Aim of the exercise.
Word for word, restate every line of the material.

Data excerpt.
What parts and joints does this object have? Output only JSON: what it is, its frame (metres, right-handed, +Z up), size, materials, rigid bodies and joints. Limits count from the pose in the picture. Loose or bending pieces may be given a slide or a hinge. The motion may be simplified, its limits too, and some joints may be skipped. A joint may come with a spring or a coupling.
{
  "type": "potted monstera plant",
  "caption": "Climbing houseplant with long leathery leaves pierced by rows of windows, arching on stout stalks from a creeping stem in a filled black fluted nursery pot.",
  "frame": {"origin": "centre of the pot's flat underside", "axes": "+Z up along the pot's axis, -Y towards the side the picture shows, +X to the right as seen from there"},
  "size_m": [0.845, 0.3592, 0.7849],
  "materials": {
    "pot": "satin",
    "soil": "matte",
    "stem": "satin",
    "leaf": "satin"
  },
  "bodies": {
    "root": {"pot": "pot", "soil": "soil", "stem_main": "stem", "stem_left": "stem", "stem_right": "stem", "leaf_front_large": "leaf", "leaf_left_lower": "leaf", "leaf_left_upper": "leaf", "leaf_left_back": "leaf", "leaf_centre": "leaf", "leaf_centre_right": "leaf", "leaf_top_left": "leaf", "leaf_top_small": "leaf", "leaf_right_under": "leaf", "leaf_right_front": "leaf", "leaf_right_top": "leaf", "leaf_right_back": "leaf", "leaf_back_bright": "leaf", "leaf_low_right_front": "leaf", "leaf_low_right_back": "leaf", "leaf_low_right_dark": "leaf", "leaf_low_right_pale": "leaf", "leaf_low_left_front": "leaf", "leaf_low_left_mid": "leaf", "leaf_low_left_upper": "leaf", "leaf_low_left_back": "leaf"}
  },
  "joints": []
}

Exercise output.
What parts and joints does this object have? Output only JSON: what it is, its frame (metres, right-handed, +Z up), size, materials, rigid bodies and joints. Limits count from the pose in the picture. Loose or bending pieces may be given a slide or a hinge. The motion may be simplified, its limits too, and some joints may be skipped. A joint may come with a spring or a coupling.
{
  "type": "potted monstera plant",
  "caption": "Climbing houseplant with long leathery leaves pierced by rows of windows, arching on stout stalks from a creeping stem in a filled black fluted nursery pot.",
  "frame": {"origin": "centre of the pot's flat underside", "axes": "+Z up along the pot's axis, -Y towards the side the picture shows, +X to the right as seen from there"},
  "size_m": [0.845, 0.3592, 0.7849],
  "materials": {
    "pot": "satin",
    "soil": "matte",
    "stem": "satin",
    "leaf": "satin"
  },
  "bodies": {
    "root": {"pot": "pot", "soil": "soil", "stem_main": "stem", "stem_left": "stem", "stem_right": "stem", "leaf_front_large": "leaf", "leaf_left_lower": "leaf", "leaf_left_upper": "leaf", "leaf_left_back": "leaf", "leaf_centre": "leaf", "leaf_centre_right": "leaf", "leaf_top_left": "leaf", "leaf_top_small": "leaf", "leaf_right_under": "leaf", "leaf_right_front": "leaf", "leaf_right_top": "leaf", "leaf_right_back": "leaf", "leaf_back_bright": "leaf", "leaf_low_right_front": "leaf", "leaf_low_right_back": "leaf", "leaf_low_right_dark": "leaf", "leaf_low_right_pale": "leaf", "leaf_low_left_front": "leaf", "leaf_low_left_mid": "leaf", "leaf_low_left_upper": "leaf", "leaf_low_left_back": "leaf"}
  },
  "joints": []
}